Ребятам на руку, чтобы я трепался как можно больше — меньше времени останется на погром. Поэтому танцую от печки. Рассказываю, как не любил живопись, как впервые ее почувствовал, как поразился, увидев полотна Рабина, как организовал экспозицию. В руках у меня книга Роже Гароди «Реализм без берегов». Им будет полезно кое-что услышать. Но едва успеваю прочесть две фразы, парторг вскакивает:
— Где вы взяли книгу, изданную только для научных библиотек (это значит, что ее в магазинах не продавали и в библиотеках выдают лишь избранным)?
— Купил на черном рынке.
А он меня теснит, загоняет в угол:
— Ленина читали?
— Институт кончил. Конечно, читал.
— Следовательно, что такое соцреализм, знаете?
— Знаю. Но при чем тут Ленин?
— Тычет жирным пальцем в картину Оскара:
— По-вашему, это соцреализм? — И высокомерно глядит: податься, мол, тебе некуда!
А я, не запнувшись:
— Безусловно.
— Тогда мне не о чем с вами разговаривать!
Постой, Бережной, постой:
— Теперь у меня есть вопросы.
Парторг вне себя:
— Здесь вопросы задаю я! — и рукою рубит воздух, словно шашкой.
Апеллирую к залу:
— Товарищи, тут суд что ли? — И к Бережному: — Вам известно, что декретом Ленина Кандинский и Малевич в тысяча девятьсот восемнадцатом году были назначены главными художниками Петрограда? — Ты, парторг, ссылаешься на вождя, и я на него сошлюсь. Так и тебе, и твоим соратникам понятнее.
Его передернуло:
— Всему свое время!
О, да ты сам бок подставляешь! Укусим:
— По-моему, сейчас ленинское, а не сталинское время. — И с достоинством усаживаюсь. Смотрю на часы. Неплохо. Более получаса оттарабанил! Попозже еще раз вылезу. Куда там! Меня просят покинуть помещение. Дескать, у нас собрание, вас, хоть и не звали, выслушали. Спасибо и до свидания. Обидно, но подчиняюсь. В соседней комнате, где отчетливо звучит каждое сказанное в зале слово, толпятся художники-оформители.
Директор комбината искренне взволнован — страшится неприятностей. Голос дрожит:
— На кого мы только что тратили драгоценное время? Лежит такой интеллигентик на диванчике. Сзади него горит торшерчик. Попивает он кофеечек. Почитывает Роже Гароди. А потом нам цитирует. И к Оскару: — Товарищ Рабин! Если вы не патриот нашей социалистической отчизны, будьте хотя бы патриотом России или… родного комбината!

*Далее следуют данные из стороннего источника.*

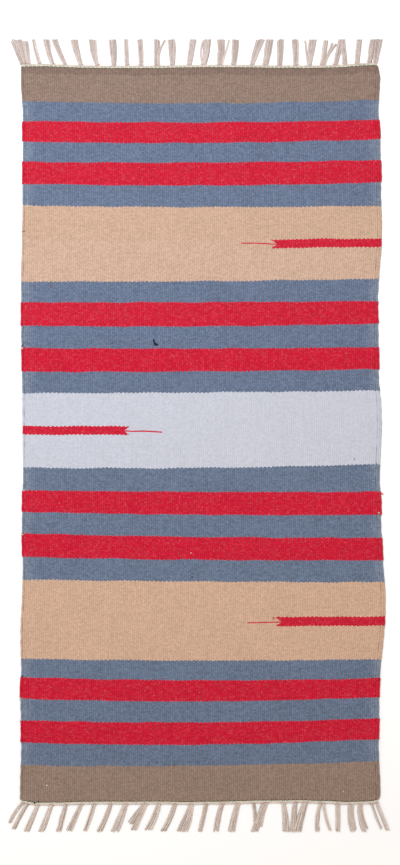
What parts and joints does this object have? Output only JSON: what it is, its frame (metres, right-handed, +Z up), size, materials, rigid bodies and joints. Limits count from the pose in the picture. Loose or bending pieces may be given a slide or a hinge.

Директор почуял, что запутался. Закончил без воодушевления. И другие ораторы не блещут и больше на случайно затесавшегося Глезера накидываются вместо того, чтобы долбать модернистов. И вообще выступают почему-то одни партийцы. Художественные руководители отмалчиваются. Пуще того, Бережной четко выдал: станьте советскими гражданами и художниками, а потом претендуйте на членство в Союзе художников! Устраиваете провокацию, а потом пишете в ЦК! Ждете ответа? Не дождетесь!
А председатель художественного совета комбината семидесятилетний Роскин выкидывает фортель: принимается защищать обвиняемых, дескать, он против того, чтобы примитивно судить о психологии, о тонком аппарате художника… Через несколько месяцев Роскину припомнят неблаговидную адвокатскую роль, уберут с высокого поста. Но сегодня-то, сегодня как извернуться парторгу? За такой разброд начальство по головке не погладит!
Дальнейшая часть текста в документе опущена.